PAKISTAN: Parliament opposes loan to higher education
The bank approved the loan at a meeting in Washington on 11 September 2010, in support of the government's initiative to increase participation, enhance the quality and relevance of higher education, and strengthen the efficiency and financial sustainability of institutions.
But opposition and treasury representatives in parliament said the federal government should stay away from higher education matters, which they said had been devolved to provinces through a constitutional amendment enacted in April 2010.
Higher Education Commission Executive Director, Sohail Naqvi, disagreed. He told University World News: "The standards in institutions of higher education and scientific and technical institutions is a federal subject even after 18th amendment. Therefore, federal government is competent to negotiate loans and foreign aid for higher education in Pakistan."
The national assembly's move to reject the loan offer is regarded as a serious blow to the cash-starved HEC, which regulates and funds 72 public sector universities.
Former HEC chairman, Atta-ur-Rahman, told University World News: "The world is recommending Pakistan a model for rapid advancement in higher education and now the lack of political will to sustain the achievements is undoing past efforts and huge investments.
"The federal government should not deviate from its responsibility by shifting the burden to less capable provinces."
The provincial government of Punjab has refused to immediately take over the higher education sector, quoting lack of resources.

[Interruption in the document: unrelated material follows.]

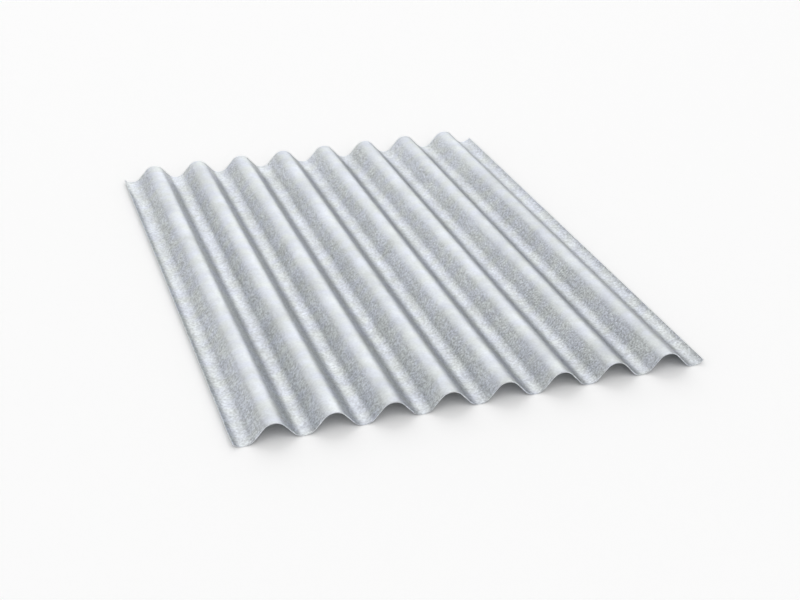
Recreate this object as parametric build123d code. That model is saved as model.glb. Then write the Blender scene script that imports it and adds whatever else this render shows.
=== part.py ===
"""Corrugated galvanised steel sheet: one flat strip, rolled into even waves.

The waves run along Y, with crest after valley across X, and the undersides of the valleys
lie on Z = 0. The origin is in the middle of the sheet, under its middle valley.
Sizes are in millimetres and degrees.
"""
from build123d import *
from math import cos, radians, sin
import os

# Driving dimensions
pitch = 67.7  # one crest to the next, 2 2/3 in
wave_height = 22.0  # one face of the steel, from valley to crest, 7/8 in
flank_angle = 48.7  # slope of the straight flank between a valley's bend and a crest's
edge_angle = 50.0  # slope that the bend of an outer valley has reached at the side edge
crest_count = 8
steel_thickness = 1.0
sheet_length = 770.0  # along the waves

# Half a wave is a bend, a straight flank and the opposite bend, each tangent to the next.
# Together they go half a pitch across and one wave height up.
half_pitch = pitch / 2
flank_sine = sin(radians(flank_angle))
flank_cosine = cos(radians(flank_angle))
bend_radius = (half_pitch * flank_sine - wave_height * flank_cosine) / (2 * (1 - flank_cosine))
flank_length = wave_height * flank_sine / (1 - flank_cosine) - half_pitch


def along(slope):
    """The unit vector that goes across the sheet and up at this slope."""
    return Vector(cos(radians(slope)), sin(radians(slope)))


def wave_line(offset):
    """The wave from one side edge to the other, this far above the middle of the steel."""
    valley_radius = bend_radius - offset
    crest_radius = bend_radius + offset
    outer_valley_centre = Vector(-crest_count * half_pitch, steel_thickness / 2 + bend_radius)
    side_edge = outer_valley_centre + along(-90 - edge_angle) * valley_radius

    with BuildLine() as wave:
        valley = JernArc(side_edge, along(-edge_angle), valley_radius, edge_angle + flank_angle)
        for crest_number in range(1, crest_count + 1):
            rise = Line(valley @ 1, valley @ 1 + along(flank_angle) * flank_length)
            crest = JernArc(rise @ 1, along(flank_angle), crest_radius, -2 * flank_angle)
            fall = Line(crest @ 1, crest @ 1 + along(-flank_angle) * flank_length)
            last_slope = edge_angle if crest_number == crest_count else flank_angle
            valley = JernArc(fall @ 1, along(-flank_angle), valley_radius, flank_angle + last_slope)
    return wave.line


def corrugated_sheet():
    """The wavy section of the steel, drawn out along the waves."""
    underside = wave_line(-steel_thickness / 2)
    upper_side = wave_line(steel_thickness / 2)
    with BuildPart() as sheet:
        with BuildSketch(Plane.XZ):
            with BuildLine():
                add(underside)
                add(upper_side)
                Line(underside @ 0, upper_side @ 0)
                Line(underside @ 1, upper_side @ 1)
            make_face()
        extrude(amount=sheet_length / 2, both=True)
    return sheet.part


os.makedirs("parts", exist_ok=True)
export_step(corrugated_sheet(), "parts/corrugated_sheet.step")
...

Shaukat Hameed Khan, an educationist and former planning commission member, told University World News that the issue of higher education devolution had emerged as a bigger problem than the low funding of higher education.

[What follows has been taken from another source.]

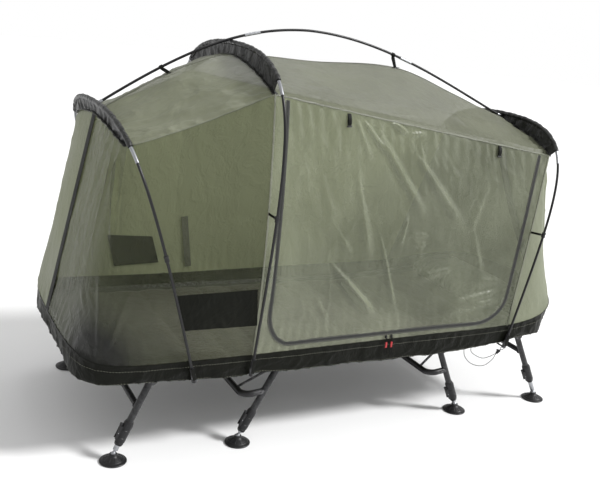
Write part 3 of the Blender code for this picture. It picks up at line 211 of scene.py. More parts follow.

"The federal government's refusal to take the responsibility for higher education external loans might make the HEC a rolling stone between the federation and the provinces," he said.

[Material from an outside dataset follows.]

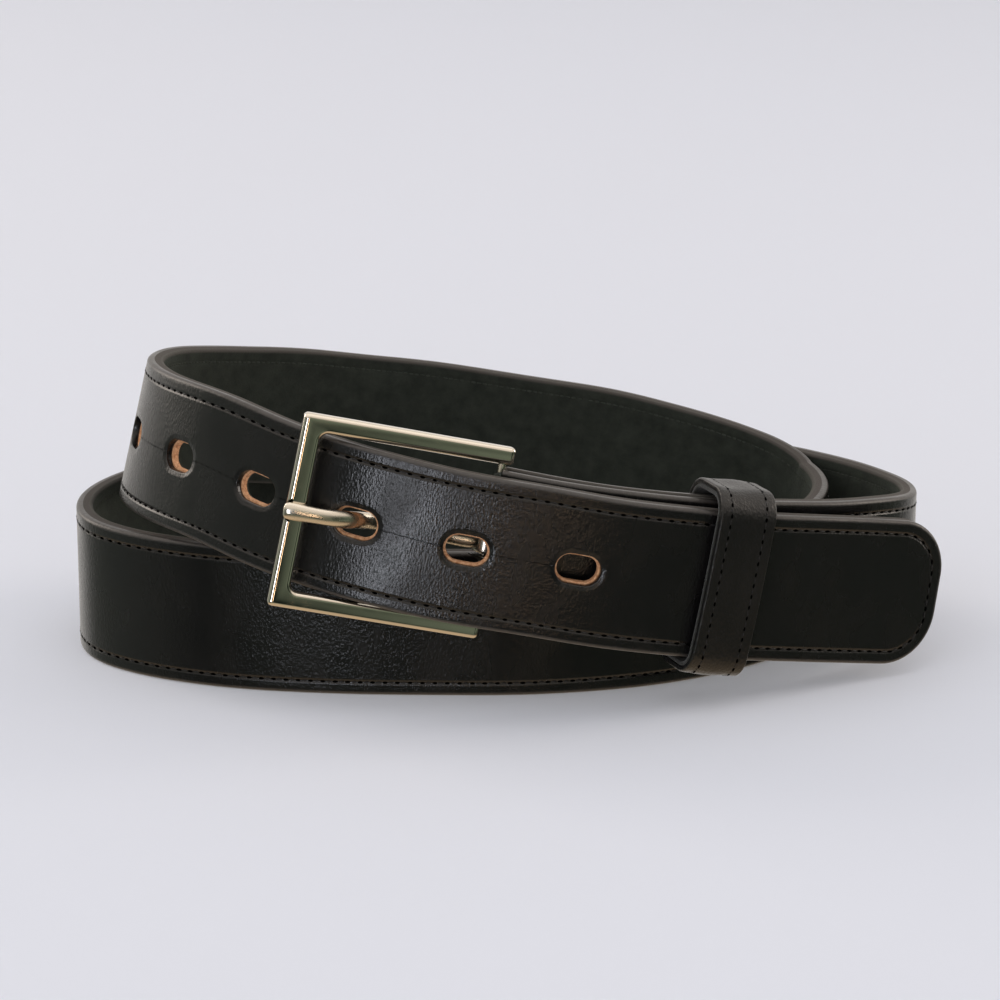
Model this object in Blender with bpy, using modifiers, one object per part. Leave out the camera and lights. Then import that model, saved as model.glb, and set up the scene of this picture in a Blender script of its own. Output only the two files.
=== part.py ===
# Dress belt, buckled on itself and rolled into two turns that stand on the lower edge.
# Millimetres below are turned into metres when a mesh is made.
import bpy
import bmesh
import numpy as np
from math import pi, cos, sin, radians
from mathutils import Vector, Matrix

for old in list(bpy.data.objects):
    bpy.data.objects.remove(old)

# ---- driving dimensions, mm ----
strap_width = 35.0
face_thick = 1.6
core_thick = 0.9
lining_thick = 0.9
layer_gap = 0.3
strap_thick = face_thick + core_thick + lining_thick + 2 * layer_gap
fold_thick = face_thick + lining_thick + layer_gap      # the core is skived away at the fold
seam_inset = 3.2
thread_radius = 0.25
edge_chamfer = 0.4
tip_corner = 13.0
hole_length = 10.6
hole_width = 7.2
hole_first = 95.6          # from the tip
hole_pitch = 25.6
hole_count = 7
bar_radius = 1.0
bar_turn = bar_radius + layer_gap + fold_thick - strap_thick / 2   # centre line round the bar
fold_length = 61.0
fold_apart = 2.3           # centre lines of the strap and its fold where they lie together
slot_length = 24.0
slot_width = 6.4
core_start = 68.0
frame_length = 45.0        # heel bar to front bar
frame_inside = 37.0
arm_width = 4.1
front_width = 4.6
frame_thick = 3.4
prong_width = 4.2
prong_thick = 2.8
keeper_place = 54.6        # along the strap from the heel bar
keeper_width = 14.0
keeper_height = 39.8
keeper_corner = 3.8
keeper_twist = 3.0         # degrees, foot of the loop towards the buckle
keeper_face_thick = 1.3
keeper_lining_thick = 0.7

# centre line of the strap from the heel bar to the tip:
# x, y, height of the lower edge, lean of the wall in degrees (top towards the inside)
route = [
    (-3, -54.0, 23.5, 6), (12, -53.1, 20.3, 4.5), (28, -50.6, 17.2, 3), (42, -47.0, 14.7, 1),
    (54, -42.7, 12.7, 0), (66, -36.5, 10.7, -1), (77, -29.5, 8.7, -2), (87, -21, 6.8, -2),
    (94.4, -11.5, 4.8, -2), (98.4, -1, 3, 0), (98, 9.5, 2, 0), (94.5, 18.5, 1.5, 0),
    (88, 27.5, 1.5, 0), (79.5, 36, 1.5, 0), (70.5, 43, 1.5, 0), (60, 48.5, 1, 0), (47, 52.5, 1, 0),
    (32, 55.5, 1, 0), (16, 57.2, 0.5, 0), (0, 58, 0.5, 0), (-16, 58.3, 0, 0), (-32, 56.6, 0, 0),
    (-48, 52.8, 0, 0), (-63.5, 46.8, 0, 0), (-77, 39, 0, 0), (-88, 29.6, 0, 0), (-95.5, 19, 0, 0),
    (-99.5, 8, 0, 0), (-100, -4, 0, 0), (-96.5, -15, 0, 0), (-88.5, -24, 0, 0), (-77, -31, 0, 0),
    (-62, -36.5, 0, 0), (-46, -39.5, 0, 0), (-30, -41, 0, 0), (-14, -41.5, 0, 0),
    (2, -41.5, 0, 0), (18, -39.5, 0, 0), (33, -35.5, 0, 0), (47, -29, 0, 0), (59, -20.5, 0, 0),
    (68.5, -11, 0, 0), (75, 0, 0, 0), (78.2, 11, 0.2, 0), (78.3, 21, 0.5, 0), (75.5, 30, 1.5, 0),
    (69.5, 37, 3.5, 0), (62, 41.8, 5.5, 0), (52.5, 44.8, 8, 0), (42, 47.3, 10.5, 0),
    (28, 49.8, 14, 0), (13, 51.5, 16.5, 0), (-2, 52.3, 19, 0), (-18, 52.3, 21.5, 0),
    (-34, 50, 23.5, 0), (-49, 45.5, 26, 2), (-63, 39, 28.5, 5), (-74, 31.5, 31, 9),
    (-81.5, 22, 33.3, 12), (-85.3, 11, 35, 13), (-86, -1.6, 36.2, 13), (-82.6, -14.2, 36.8, 13),
    (-75.2, -27, 37.2, 13), (-65, -38.7, 36.8, 13), (-51.5, -49.2, 34, 12), (-37, -56.5, 30.8, 9),
    (-22, -59.8, 27.5, 7), (-6, -60.9, 24, 5), (10, -60.4, 21, 3), (26, -58.3, 17.6, 1),
    (42, -53.9, 14.3, 0), (57, -47.9, 11.2, -1), (72, -40.3, 8.2, -1), (86, -32, 5.1, 0),
    (94.5, -27.4, 3.3, 0), (103, -22.6, 1.6, 0)]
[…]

The HEC, which is independent of the federal Ministry of Education and whose funds were slashed by almost 40% by the federal government this financial year, is now struggling to survive and foreign aid is considered a lifeline for the crumbling higher education sector.
A number of its programmes are being funded through external aid such as a US$7.33 million agreement signed in 2004 with United States Agency for International Development (USAID) to provide scholarships at undergraduate and graduate levels in agriculture and business administration.
Pervez Hoodbhoy, head of the physics department at Islamabad's Quaid-e-Azam University, believes universities need to generate funds themselves to reduce dependence on government money and foreign aid.
He told University World News: "World Bank money in the past was wasted on unimportant projects and now the bank should keep an eye on where this money is being spent, if it is transferred to Pakistan."
The World Bank's interest-free loan was specifically directed at improving higher education institutions in the most populous provinces of Punjab and Sindh.
The loan was to come from the International Development Association, a part of the World Bank that helps poor countries.